Schmidt has been one of the Times' lead reporters on the federal and Congressional investigations into connections between Donald Trump's associates and the Russians. On March 5, 2017, Schmidt broke the story that the FBI director James Comey had asked the Justice Department to publicly refute Trump's claims that President Obama had him wire-tapped during the 2016 campaign. Schmidt also broke several other stories about the Trump presidency, including that Trump ordered his chief of staff, John Kelly, to give his son-in-law, Jared Kushner, a security clearance despite widespread concerns in the intelligence community about Kushner having access to the country's most closely guarded secrets.

=== Clinton email story ===
In March 2015, Schmidt broke the story that Hillary Clinton had exclusively used a personal email account when she was secretary of state. The story said that Clinton "may have violated federal requirements that officials' correspondence be retained as part of the agency's record." In response to the story, Clinton announced that she would release all of her work related emails from her time in office.

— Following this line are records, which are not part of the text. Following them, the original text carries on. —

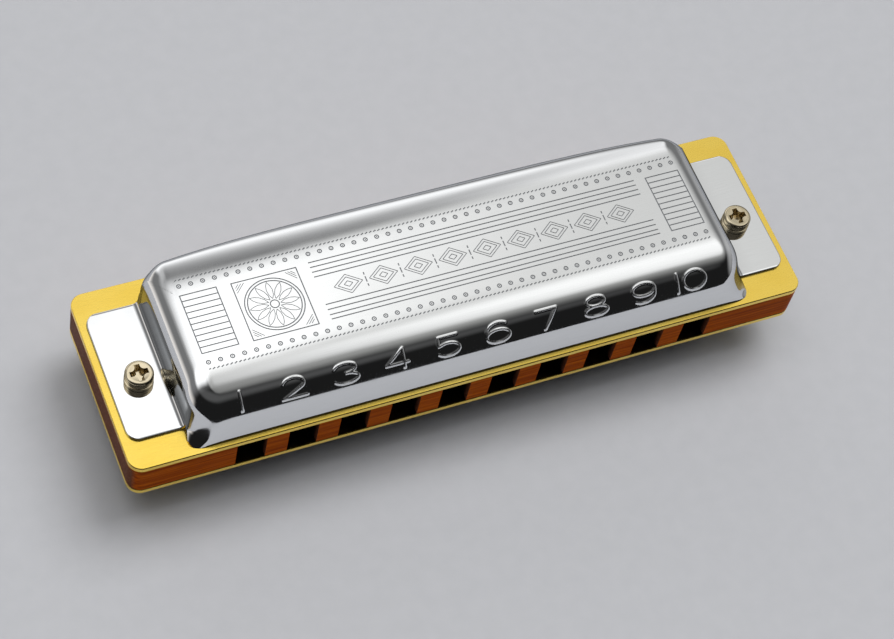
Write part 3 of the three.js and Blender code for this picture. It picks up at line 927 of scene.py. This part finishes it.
class Sheet:
    """One side of the cover's sheet: vertices, faces and the closed loop of its free edge."""

    def __init__(self, fine, inset, columns, keep, lines):
        self.rows = Rows(fine, inset)
        self.columns = columns
        self.keep = keep
        self.vertices = []
        self.faces = []
        self.raised = set()
        self.grid = {}
        self.tabs = {}
        self.skirts = {}
        self.lift = self.number_lift(lines) if lines else {}
        for index in keep:
            self.add_column(index)
        for a, b in zip(keep, keep[1:] + keep[:1]):
            self.join(a, b)

    def number_lift(self, lines):
        """Heights of the numbers on the nose's columns, as {column index: array}."""
        rows = self.rows
        middle = np.interp(-NUMBER_Z, -rows.nose[:, 1], rows.nose_length)
        fronts = [index for index in self.keep if self.columns[index][0] == "front"]
        x = np.array([self.columns[index][2] for index in fronts])[:, None] * rows.front_scale
        up = np.broadcast_to(middle - rows.nose_length, x.shape)
        return dict(zip(fronts, emboss_heights(x.ravel(), up.ravel(), lines).reshape(x.shape)))

    def add_points(self, points):
        first = len(self.vertices)
        self.vertices += [tuple(point) for point in points]
        return list(range(first, len(self.vertices)))

    def add_column(self, index):
        region, side, place = self.columns[index]
        main = self.rows.main
        points = self.rows.column(region, side, place)
        if index in self.lift:
            normal = outward(self.rows.nose)
            points[:, 1] -= self.lift[index] * normal[:, 0]
            points[:, 2] += self.lift[index] * normal[:, 1]
        self.grid[index] = self.add_points(points[:main])
        if index in self.lift:
            crest = self.lift[index][:main] > CREST_SHARE * STROKE_RISE
            self.raised.update(np.array(self.grid[index])[crest].tolist())
        foot = self.grid[index][-1]
        if region == "tab":
            self.tabs[index] = [foot, *self.add_points(self.rows.tab_column(side, place))]
        if region != "tab" or place in (0.0, 1.0):
            self.skirts[index] = [foot, *self.add_points(points[main:])]

    def join(self, a, b):
        """Faces between two neighbouring columns: the wall, and below it the tab or the skirt."""
        below = self.tabs if a in self.tabs and b in self.tabs else self.skirts
        for left, right in ((self.grid[a], self.grid[b]), (below[a], below[b])):
            for k in range(len(left) - 1):
                self.faces.append([left[k + 1], right[k + 1], right[k], left[k]])

    def edge(self):
        """The free edge all the way round, as [(key, vertex)]; both sides of the sheet share the keys."""
        loop = []
        keep = self.keep
        for position, index in enumerate(keep):
            previous, following = keep[position - 1], keep[(position + 1) % len(keep)]
            if index not in self.tabs:
                loop.append(((index, "skirt", -1), self.skirts[index][-1]))
            elif previous not in self.tabs:
                loop += self.walk(index, "skirt")[::-1] + self.walk(index, "tab")[1:]
            elif following not in self.tabs:
                loop += self.walk(index, "tab")[::-1] + self.walk(index, "skirt")[1:]
            else:
                loop.append(((index, "tab", -1), self.tabs[index][-1]))
        return loop

    def walk(self, index, kind):
        """The steps down a column that is itself part of the free edge."""
        ids = self.tabs[index] if kind == "tab" else self.skirts[index]
        return [((index, kind, k if k < len(ids) - 1 else -1), vertex) for k, vertex in enumerate(ids)]


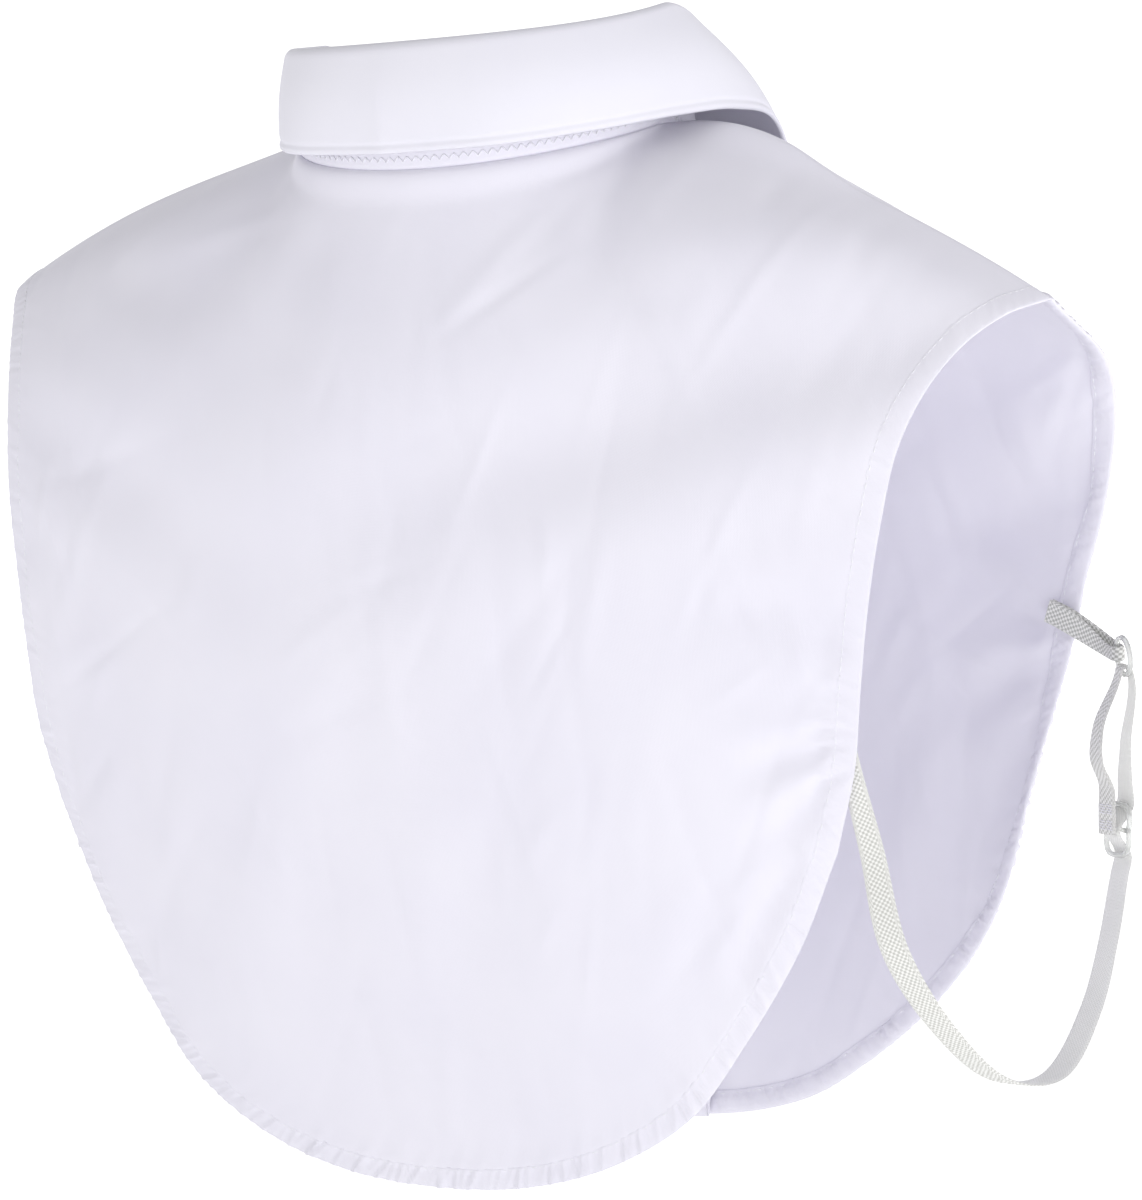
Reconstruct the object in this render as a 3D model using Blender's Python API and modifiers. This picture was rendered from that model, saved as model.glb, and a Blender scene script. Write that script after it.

After breaking the story, he was the lead reporter covering the Hillary Clinton email controversy. Defenders of Hillary Clinton have said that Schmidt's coverage of her was not fair and he has been frequently criticized by the group Media Matters and other liberals. After breaking the Clinton email story, Media Matters's founder and chairman, David Brock, wrote an open letter to The New York Times about the story, asking for a "prominent correction as soon as possible". The Times did not run a correction. The inspector general for the State Department said in May 2016 that Clinton's use of the account had violated State Department's record keeping policies.

=== Comey–Trump story ===
On May 16, 2017, Schmidt broke the story that James Comey, the former FBI director in the Trump Administration, had written an FBI memo detailing President Donald Trump's alleged ordering of Comey to end the FBI's investigation of Michael Flynn prior to the conclusion of the investigation's findings. The story led the Justice Department to appoint the former FBI director Robert Mueller to investigate Trump, which eventually produced the Mueller report. Emails and text messages released in November 2025 show Comey encouraging friend and law professor Daniel Richman to serve as an anonymous proxy source for Schmidt's reporting.

==Personal life==
In April 2022, he married American cable TV news anchor Nicolle Wallace. In November 2023, they welcomed a baby girl via a surrogate.